Ingested data in raw form cannot provide insights. Therefore, data needs to be processed and transformed after ingestion to make it useful down the line. When designing a data processing plan, you need to consider the data processing strategies you’ll use on the data and whether you’re going to enrich the data with specific attributes. While you’re at it, you’ll also need to consider how you’re going to remove redundant data.

Set up a data storage system

In order to derive meaningful insights from big data, you must first create a repository from which data can be extracted. Here, you need to consider factors like whether to use data lakes or data warehouses, whether to store data on-premises or on the cloud, and the preferable data format.

Plan the data workflow

You need to determine the sequencing of processes for your data pipeline to run efficiently. Here, you need to consider things like if you have jobs in the downstream that require completion of an upstream hob, whether you have jobs running in parallel, and how you plan on handling failed jobs.

Build and implement a data monitoring and governance framework

A data monitoring and governance framework [8] can help you monitor the pipeline to ensure that it is secure, reliable, and performs as intended. Therefore, you’ll need to determine how you’ll mitigate attacks, what you need to monitor, who’ll be in charge of the monitoring, and whether your storage repository is meeting the estimated thresholds.

Design the data consumption layer

Numerous services consume the processed data at the end of any data pipeline. Therefore, it is important to design the consumption layer appropriately so your pipeline runs smoothly. When designing the consumption layer, you need to consider things like the most optimum way to harness and utilize processed data, whether you have all the data you need for your intended use case, and how your data consumption tools connect to the data repository.

Data ingestion and consumption layer

In fact, data ingestion and consumption layer play a crucial role in ensuring that organizations can effectively harness their data for analysis and decision-making.
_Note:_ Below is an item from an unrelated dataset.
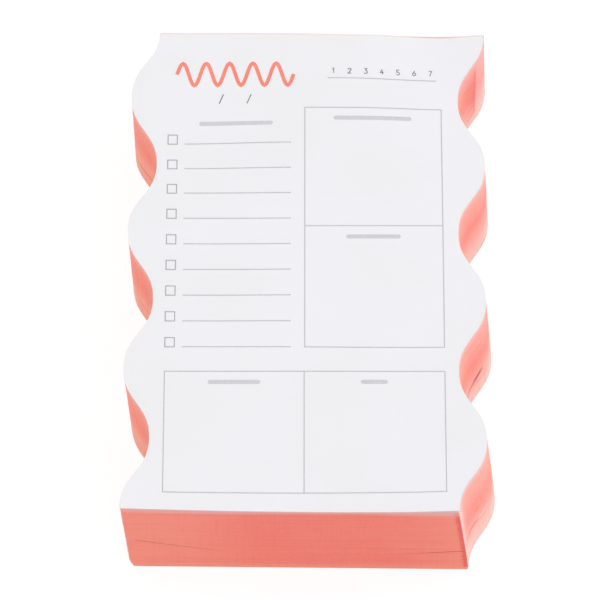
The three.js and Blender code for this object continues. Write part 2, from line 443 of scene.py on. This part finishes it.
edgePaints = [
    makePaint("coralFrontPaint", frontPaintLook),
    makePaint("coralRightPaint", rightPaintLook),
    makePaint("coralLeftPaint", leftPaintLook),
]
paper = makePaper(paperLook)
chipboard = makeChipboard(boardLook)
glueFilm = makeGlue(glueLook)
inks = {name: makeInk(name, look) for name, look in inkLooks.items()}
slotOf = {part["node"]: part["material_slot"] for part in frame["record"]["subparts"]}
print("finishes made")

# How the paper lies: every piece on the page follows these

pageShape = {
    "nearSag": 0.9 * mm,  # how far the middle of the near edge sinks
    "nearLift": 1.55 * mm,  # how far the near corners rise over that middle
    "nearTilt": 0.2 * mm,  # the right one more, the left one less
    "nearReach": 42 * mm,  # from the near edge
    "fanLift": 0.42 * mm,  # how far the top sheets part at the near right corner
    "fanInset": 7 * mm,
    "fanReach": 16 * mm,
}
pageSwells = [  # in mm: the middle, reach across and along, and height of each rise and dip of the page
    {"middle": (-8, 76), "reach": (44, 62), "height": 0.5},
    {"middle": (8, 62), "reach": (18, 14), "height": 0.5},
    {"middle": (40, 60), "reach": (26, 50), "height": -1.3},
    {"middle": (50, 76), "reach": (16, 16), "height": 1.2},
    {"middle": (-38, 40), "reach": (34, 22), "height": -1.1},
    {"middle": (-30, 0), "reach": (40, 60), "height": -0.5},
    {"middle": (25, -24), "reach": (45, 14), "height": -0.6},
]
looseSheetCount = 5
looseSheetThickness = 0.1 * mm
cornerRadius = 0.55 * mm


def ease(share):
    share = min(max(share, 0), 1)
    return share * share * (3 - 2 * share)


def nearBow(x, y, shape=pageShape):
    across = (x - sheetMiddle.x) / ((sheetHigh.x - sheetLow.x) / 2)
    bow = shape["nearLift"] * across * across + shape["nearTilt"] * across - shape["nearSag"]
    return bow * ease(1 - (y - nearY) / shape["nearReach"])


def swell(x, y, swells=pageSwells):
    height = 0
    for one in swells:
        across = ease(1 - abs(x / mm - one["middle"][0]) / one["reach"][0])
        along = ease(1 - abs(y / mm - one["middle"][1]) / one["reach"][1])
        height += one["height"] * mm * across * along
    return height


def fanLift(x, y, shape=pageShape):
    away = math.hypot(x - sheetHigh.x + shape["fanInset"], y - nearY)
    return shape["fanLift"] * ease(1 - away / shape["fanReach"])


# Helpers for the pieces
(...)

This layer serves as the gateway through which raw data flows into the pipeline, transforming it into valuable insights that drive strategic initiatives. By efficiently collecting, processing, and making data accessible, this layer lays the foundation for a successful data-driven culture within an organization.

These layers are pivotal in collecting data from various data lakes, data warehouses, and other databases, making it available for analysis.

Data ingestion can be categorized into two primary methods:

  • batch processing, where data is collected at scheduled intervals
  • real-time processing, which allows for continuous data flow as events occur.

The choice between these methods depends on the specific business requirements, such as the need for timely insights versus the feasibility of processing large datasets at once.

Once data is ingested, it enters the consumption phase, where it becomes accessible for analysis and decision-making. This phase often involves transforming the raw data into a suitable format for querying and visualization.

Tools like ETL (Extract, Transform, Load) processes are commonly employed to ensure that the data is cleansed and standardized before being stored in a data warehouse or lake.

Pipeline automation and implementation best practices

Implementing an automated data pipeline is essential for enhancing efficiency, reducing errors, and accelerating the data processing lifecycle.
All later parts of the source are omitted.